- [Given request]
Copy verbatim the material from its first line to the line that holds "0.0015), (TEAL, 0.45))", including that line.

- [Available data]
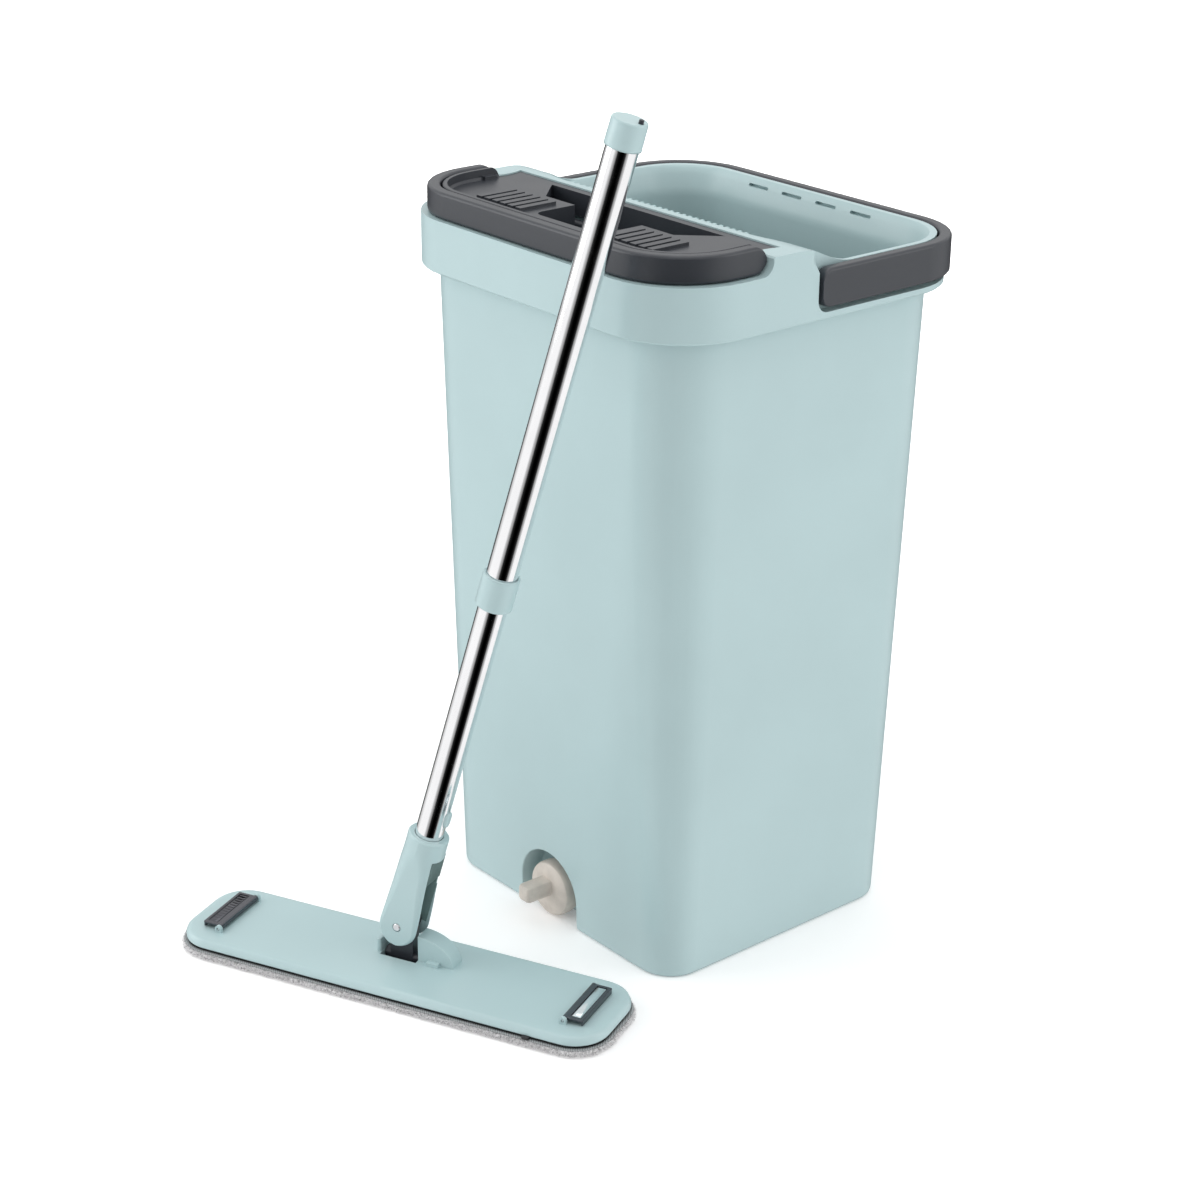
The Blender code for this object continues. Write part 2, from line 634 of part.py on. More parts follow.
def build_scrub_board():
    """Ribbed board behind the divider, which the pad is rubbed on while it is washed."""
    outline = comb(-0.0780, 0.0780, DIVIDER_REAR_Y + GAP, DIVIDER_REAR_Y + 0.0058, 30, 0.5,
                   DIVIDER_REAR_Y + 0.0030)
    make_piece("scrub_board", prism(outline, 0.300, SHOULDER_Z - 0.0015), (TEAL, 0.45))


def build_handle(name, half, corner, section_half, pivot, mid_z, direction, end_radius, bore):
    """U-shaped carrying handle. Its origin is on its hinge axis."""
    section = rounded_rectangle(section_half[0], section_half[1], 0.0020, 3)
    ends = round_end(section_half[1], end_radius)
    local = [(x, y - pivot[0], mid_z - pivot[1], sx, sy, share) for x, y, _, sx, sy, share in
             bail_stations(half, corner, pivot, direction, ends)]
    handle = make_piece(name, sweep(local, section), (DARK_GREY, 0.4), location=(0, *pivot))
    for side in (-1, 1):
        reach = half[0] + section_half[0] - 0.0022
        hole = make_tool(f"{name}_bore_{side}", turned([(bore, 0), (bore, reach - 0.10)], steps=20),
                         rotation=(0, math.radians(90), 0),
                         location=(0.10 if side > 0 else -reach, *pivot))
        cut(handle, hole)
    return handle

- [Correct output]
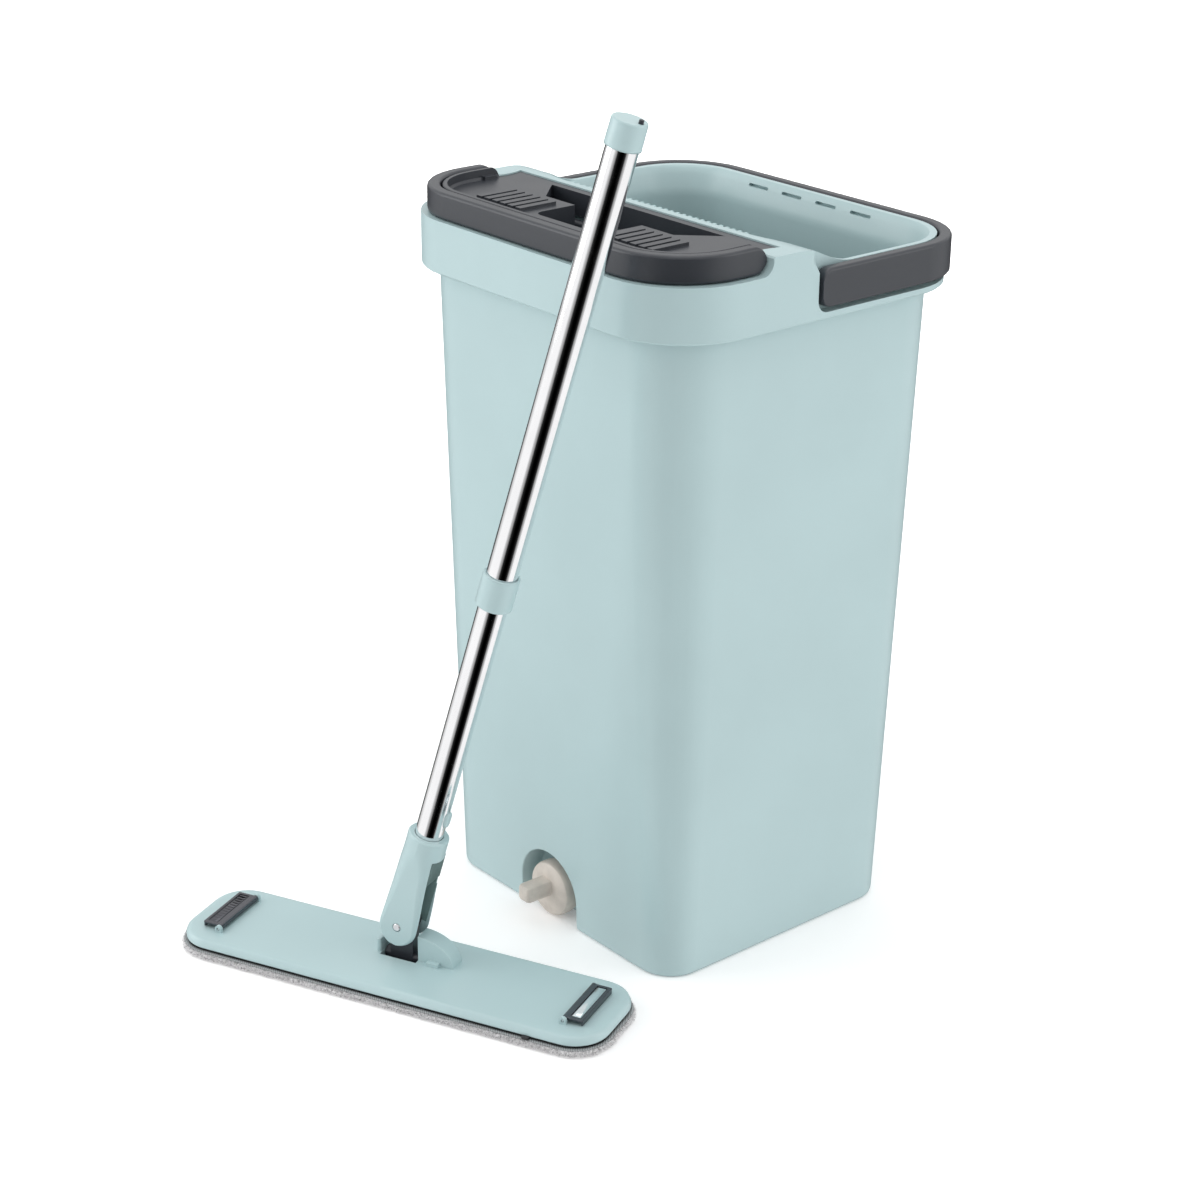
The Blender code for this object continues. Write part 2, from line 634 of part.py on. More parts follow.
def build_scrub_board():
    """Ribbed board behind the divider, which the pad is rubbed on while it is washed."""
    outline = comb(-0.0780, 0.0780, DIVIDER_REAR_Y + GAP, DIVIDER_REAR_Y + 0.0058, 30, 0.5,
                   DIVIDER_REAR_Y + 0.0030)
    make_piece("scrub_board", prism(outline, 0.300, SHOULDER_Z - 0.0015), (TEAL, 0.45))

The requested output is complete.